Light green on one parcel, dark yellow on another.  I have a few acres of minerals only that is HBP with an old 1/8th lease that has never had a HA well drilled on it.  It is a nice rich red color on the map.  I'll leave that parcel out of my retirement income projections.

While all the shades of green are good rock, green areas are where some companies are drilling multiple new alternate unit wells.  Those mineral owners are about to see a big chunk of their total reserves depleted at very low net royalty income. 

Agree.  I'd prefer to have wells drilled at least 3 years from now, not 2016 or 17.  Of course, we have no control over that (I'm not going to lay my body down in front of the bulldozer).

The flip side of this is that some sites, if not drilled in the next 10 years, may never be drilled.
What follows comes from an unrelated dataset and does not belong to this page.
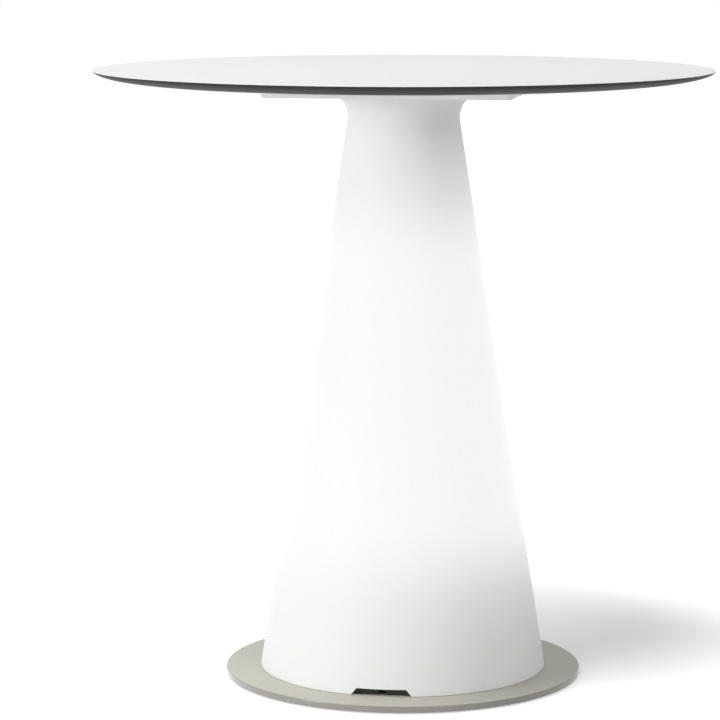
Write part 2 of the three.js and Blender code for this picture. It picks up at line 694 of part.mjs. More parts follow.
function glandCap() {
  const low = GLAND_HEX_LENGTH + FIT_GAP;
  const high = low + GLAND_CAP_LENGTH;
  const outer = GLAND_CAP_DIAMETER / 2;
  const noseEnd = GLAND_HEX_LENGTH + GLAND_NOSE_LENGTH + FIT_GAP;
  const cap = turned(
    [
      [GLAND_THREAD_DIAMETER / 2 + FIT_GAP, low],
      [outer, low],
      [outer, high - GLAND_CAP_LENGTH / 3],
      [outer - GLAND_CAP_LENGTH / 3, high],
      [GLAND_BORE / 2, high],
      [GLAND_BORE / 2, noseEnd],
      [GLAND_THREAD_DIAMETER / 2 + FIT_GAP, noseEnd],
    ],
    SMALL_SIDES,
  );
  return alongY(cap, boxFront, glandLevel);
}

function glandNut() {
  const bore = GLAND_THREAD_DIAMETER + 2 * FIT_GAP;
  const nut = cut(rod(GLAND_HEX_DIAMETER, -BOX_WALL - GLAND_NUT_LENGTH, -BOX_WALL, HEX_SIDES), [
    rod(bore, -BOX_WALL - GLAND_NUT_LENGTH - OVERRUN, -BOX_WALL + OVERRUN, SMALL_SIDES),
  ]);
  return alongY(nut, boxFront, glandLevel);
}

// The lamp stem and its base

function stemBase() {
  const foot = STEM_BASE_DIAMETER / 2;
  const crown = STEM_BASE_TOP_DIAMETER / 2;
  const bore = STEM_DIAMETER / 2 + FIT_GAP;
  const wall = STEM_BASE_WALL;
  const shell = turned(
    [
      [foot - wall, plateTop],
      [stemBrimRadius, plateTop],
      [stemBrimRadius, plateTop + wall],
      [foot, plateTop + wall],
      [crown, stemBaseTop],
      [bore, stemBaseTop],
      [bore, stemBaseTop - wall],
      [crown - wall, stemBaseTop - wall],
      [foot - wall, plateTop + wall],
    ],
    MIDDLE_SIDES,
  );
  const hole = rod(SMALL_SCREW_DIAMETER + 2 * FIT_GAP, plateTop - OVERRUN, plateTop + OVERRUN, SMALL_SIDES);
  const leadHole = rod(LEAD_DIAMETER + 2 * FIT_GAP, 0, stemBrimRadius, SMALL_SIDES);
  return cut(shell, [
    ...stemScrewPlaces.map((place) => movedTo(hole, place)),
    alongY(leadHole, 0, leadLevel),
  ]);
}

function stemNut(low) {
  const nut = rod(STEM_NUT_DIAMETER, low, low + STEM_NUT_HEIGHT, HEX_SIDES);
  const bore = rod(STEM_DIAMETER + 2 * FIT_GAP, low - OVERRUN, low + STEM_NUT_HEIGHT + OVERRUN, SMALL_SIDES);
  return cut(nut, [bore]);
}

// Heights of the lamp's pieces, worked down from the middle of its globe
const globeRadius = GLOBE_DIAMETER / 2;
const heatsinkTop = LAMP_HEIGHT - Math.sqrt(globeRadius ** 2 - (HEATSINK_TOP_DIAMETER / 2) ** 2);
const heatsinkLow = heatsinkTop - HEATSINK_HEIGHT;
const holderTop = heatsinkLow - FIT_GAP;
const holderLow = holderTop - HOLDER_HEIGHT;
const stemTop = holderLow + HOLDER_STEM_DEPTH;
const stemLow = stemBaseTop - STEM_BASE_WALL - STEM_NUT_HEIGHT;
const leadTop = stemTop + FIT_GAP;

function lampStem() {
  return sleeve(STEM_DIAMETER, STEM_BORE, stemLow, stemTop, SMALL_SIDES);
}

function lampLead() {
  const bendEnd = leadLevel + LEAD_BEND_RADIUS;
  const start = boxMiddle + BLOCK_DEPTH / 2 + FIT_GAP;
  const route = new THREE.CurvePath();
  const bendStart = new THREE.Vector3(0, -LEAD_BEND_RADIUS, leadLevel);
  const bendTop = new THREE.Vector3(0, 0, bendEnd);
  route.add(new THREE.LineCurve3(new THREE.Vector3(0, start, leadLevel), bendStart));
  route.add(new THREE.QuadraticBezierCurve3(bendStart, new THREE.Vector3(0, 0, leadLevel), bendTop));
  route.add(new THREE.LineCurve3(bendTop, new THREE.Vector3(0, 0, leadTop)));
  const section = new THREE.Shape();
  section.absarc(0, 0, LEAD_DIAMETER / 2, 0, 2 * Math.PI);
  return new THREE.ExtrudeGeometry(section, {
    steps: LEAD_STEPS,
    curveSegments: LEAD_CORNERS,
    extrudePath: route,
  });
}

function lampholder() {
  const neckRadius = HOLDER_NECK_DIAMETER / 2;
  const radius = HOLDER_DIAMETER / 2;
  const socketRadius = LAMP_CAP_DIAMETER / 2 + FIT_GAP;
  const socketLow = holderTop - LAMP_CAP_HEIGHT - LAMP_CONTACT_HEIGHT;
  const outside = turned(
    [
      [0, holderLow],
      [neckRadius, holderLow],
      [neckRadius, holderLow + HOLDER_NECK_HEIGHT],
      [radius - HOLDER_CHAMFER, holderLow + HOLDER_NECK_HEIGHT],
      [radius, holderLow + HOLDER_NECK_HEIGHT + HOLDER_CHAMFER],
      [radius, holderTop],
      [0, holderTop],
    ],
    MIDDLE_SIDES,
  );
  const stemSeat = rod(STEM_DIAMETER + 2 * FIT_GAP, holderLow - OVERRUN, stemTop + FIT_GAP, SMALL_SIDES);
  const leadBore = rod(LEAD_DIAMETER + 2 * FIT_GAP, holderLow, stemTop + OVERRUN, SMALL_SIDES);
  const socket = rod(2 * socketRadius, socketLow, holderTop + OVERRUN, MIDDLE_SIDES);
  return cut(outside, [stemSeat, leadBore, socket]);
}

function lampCap() {
  const radius = LAMP_CAP_DIAMETER / 2;
  const low = heatsinkLow - LAMP_CAP_HEIGHT;
  const contactRadius = LAMP_CONTACT_DIAMETER / 2;
  return turned(
    [
      [0, low - LAMP_CONTACT_HEIGHT],
      [contactRadius, low - LAMP_CONTACT_HEIGHT],
      [radius, low],
      [radius, heatsinkLow],
      [0, heatsinkLow],
    ],
    MIDDLE_SIDES,
  );
}

function lampHeatsink() {
  const footRadius = HEATSINK_FOOT_DIAMETER / 2;
  const topRadius = HEATSINK_TOP_DIAMETER / 2;
  return turned(
    [
      [0, heatsinkLow],
      [footRadius, heatsinkLow],
      [topRadius, heatsinkTop - HEATSINK_HEIGHT / 4],
      [topRadius, heatsinkTop],
      [0, heatsinkTop],
    ],
    MIDDLE_SIDES,
  );
}

function ledBoard() {
  return rod(LED_BOARD_DIAMETER, heatsinkTop, heatsinkTop + LED_BOARD_THICKNESS, MIDDLE_SIDES);
}

// The globe is a thin shell that stands on the rim of the heatsink.
function lampGlobe() {
  const innerRadius = globeRadius - GLOBE_WALL;
  const drop = LAMP_HEIGHT - heatsinkTop;
  const shellPoints = (radius) => {
    const lowest = -Math.asin(drop / radius);
    return Array.from({ length: GLOBE_STEPS + 1 }, (_, step) => {
      const angle = lowest + ((Math.PI / 2 - lowest) * step) / GLOBE_STEPS;
      return [step < GLOBE_STEPS ? radius * Math.cos(angle) : 0, LAMP_HEIGHT + radius * Math.sin(angle)];
    });
  };
  const points = [...shellPoints(globeRadius), ...shellPoints(innerRadius).reverse()];
  return turned(points, MIDDLE_SIDES);
}

// Assembly: one named mesh for each piece, in a group for each part of the table

function piece(name, geometry, material, place = [0, 0]) {
  const mesh = new THREE.Mesh(geometry, material);
  mesh.name = name;
  mesh.position.set(place[0], place[1], 0);
  return mesh;
}

function pieces(name, geometry, material, places) {
  return places.map((place, index) => piece(`${name}_${index + 1}`, geometry, material, place));
}

function groupOf(...members) {
  const group = new THREE.Group();
  group.add(...members.flat());
  return group;
}

const tabletop = groupOf(
  piece("tabletop_core", tabletopCore(), blackLaminate),
  piece("tabletop_face", tabletopFace(), whiteLaminate),
  piece("tabletop_backing", tabletopBacking(), whiteLaminate),
  pieces("top_insert", topInsert(), brass, flangeBoltPlaces),
  pieces("top_screw", topScrew(), steel, flangeBoltPlaces),
);

const pedestal = groupOf(
  piece("cone_body", coneBody(), translucentPlastic),
  pieces("foot_insert", footInsert(), brass, baseScrewPlaces),
  piece("cable_grommet", cableGrommet(), blackRubber),
);

const base = groupOf(
  piece("base_plate", basePlate(), plateCoating),
  pieces("base_screw", baseScrew(), steel, baseScrewPlaces),
  pieces("glide_stud", glideStud(), steel, glidePlaces),
  pieces("glide_pad", glidePad(), blackNylon, glidePlaces),
);

const lidSeat = plateTop + BOX_HEIGHT + BOX_LID_THICKNESS;
const plateGrip = plateTop - SMALL_SCREW_GRIP;
const lightKit = groupOf(
  piece("terminal_box", terminalBox(), greyPlastic),
  piece("terminal_lid", terminalLid(), greyPlastic),
  piece("terminal_block", terminalBlock(), paleCeramic),
  pieces("box_screw", smallScrew(plateTop + BOX_WALL, plateGrip), steel, boxScrewPlaces),
  pieces("lid_screw", smallScrew(lidSeat, lidSeat - BOX_HEIGHT / 2), steel, lidScrewPlaces),
  piece("cable_gland", cableGland(), blackNylon),
  piece("gland_cap", glandCap(), blackNylon),
  piece("gland_nut", glandNut(), blackNylon),
  piece("stem_base", stemBase(), whiteEnamel),
  pieces("stem_base_screw", smallScrew(plateTop + STEM_BASE_WALL, plateGrip), steel, stemScrewPlaces),
  piece("stem_nut_upper", stemNut(stemBaseTop), steel),
  piece("stem_nut_lower", stemNut(stemLow), steel),
  piece("lamp_stem", lampStem(), whiteEnamel),
  piece("lamp_lead", lampLead(), whiteEnamel),
  piece("lampholder", lampholder(), paleCeramic),
  piece("lamp_cap", lampCap(), brass),
  piece("lamp_heatsink", lampHeatsink(), whiteEnamel),
  piece("led_board", ledBoard(), paleCeramic),
  piece("lamp_globe", lampGlobe(), opalPlastic),
);

export default groupOf(tabletop, pedestal, base, lightKit);
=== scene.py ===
import math

import bmesh
import bpy
from mathutils import Matrix, Vector


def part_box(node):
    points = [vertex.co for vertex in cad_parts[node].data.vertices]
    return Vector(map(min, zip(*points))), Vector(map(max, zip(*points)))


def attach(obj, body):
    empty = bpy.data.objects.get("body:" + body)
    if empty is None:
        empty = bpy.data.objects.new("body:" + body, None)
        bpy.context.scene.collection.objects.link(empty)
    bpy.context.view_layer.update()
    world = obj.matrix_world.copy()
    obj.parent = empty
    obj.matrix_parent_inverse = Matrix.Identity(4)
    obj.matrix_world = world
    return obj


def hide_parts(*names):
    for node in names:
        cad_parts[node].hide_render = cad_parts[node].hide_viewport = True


# A round cafe table with a thin black-cored laminate top. It stands on a hollow cone of white
# plastic that is lit from inside, on a round satin plate with four levelling glides.
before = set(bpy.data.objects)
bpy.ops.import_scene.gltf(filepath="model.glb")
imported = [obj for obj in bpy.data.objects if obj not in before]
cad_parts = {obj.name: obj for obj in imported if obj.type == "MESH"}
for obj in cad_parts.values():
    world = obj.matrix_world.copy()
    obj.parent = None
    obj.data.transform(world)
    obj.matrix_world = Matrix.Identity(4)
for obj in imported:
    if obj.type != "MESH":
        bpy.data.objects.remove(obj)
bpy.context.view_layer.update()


# Sizes, in metres

# Cone: the lines of its side meet the plate and the flange at these radii
FOOT_RADIUS = 0.177
NECK_RADIUS = 0.0635
WALL = 0.005
NECK_FILLET = 0.03
FOOT_EDGE_RADIUS = 0.002
FOOT_RING_WIDTH = 0.038
FOOT_RING_THICKNESS = 0.006
FLANGE_THICKNESS = 0.015
FLANGE_CORNER_RADIUS = 0.008
FLANGE_EDGE_RADIUS = 0.002
FLANGE_SCREW_MARGIN = 0.025
NOTCH_FOOT_WIDTH = 0.075
NOTCH_TOP_WIDTH = 0.06
NOTCH_HEIGHT = 0.009
TOP_SCREW_RECESS_RADIUS = 0.007
TOP_SCREW_RECESS_DEPTH = 0.006
TOP_SCREW_HOLE_RADIUS = 0.0033

# Tabletop: how far its edge curves in underneath, and the powers of that curve
TOP_EDGE_INSET = 0.05
EDGE_INSET_POWER = 1.5
EDGE_DEPTH_POWER = 0.55
SHEET_EDGE_RADIUS = 0.00015

# Base plate
PLATE_EDGE_RADIUS = 0.0012
# Share of the colour kept on the plate's rim, which painted shade makes darker
PLATE_RIM_PAINTED_SHADE_SHARE = 0.5
FIT_GAP = 0.0003
SINK_RADIUS = 0.008
BASE_SHANK_RADIUS = 0.004
GLIDE_SOCKET_DEPTH = 0.0062
TAP_DEPTH = 0.0053
TAP_RADIUS = 0.0023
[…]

Low price is better than zero. 

I'm not that pessimistic long term.  I see considerable natural gas demand building in the near future and continuing for a decade or two at least.  The question is whether that demand will be sufficient to move the needle substantially on price.  I think within three years the upstream segment of the industry will be reconfigured and more financially stable and that they will have some production discipline that will keep prices in a $3 to $4 range.  That should be enough to keep demand growing incrementally but also sufficient to provide an acceptable return on investment.  Another question will be, how many of the colors on this map will be developed at that price range?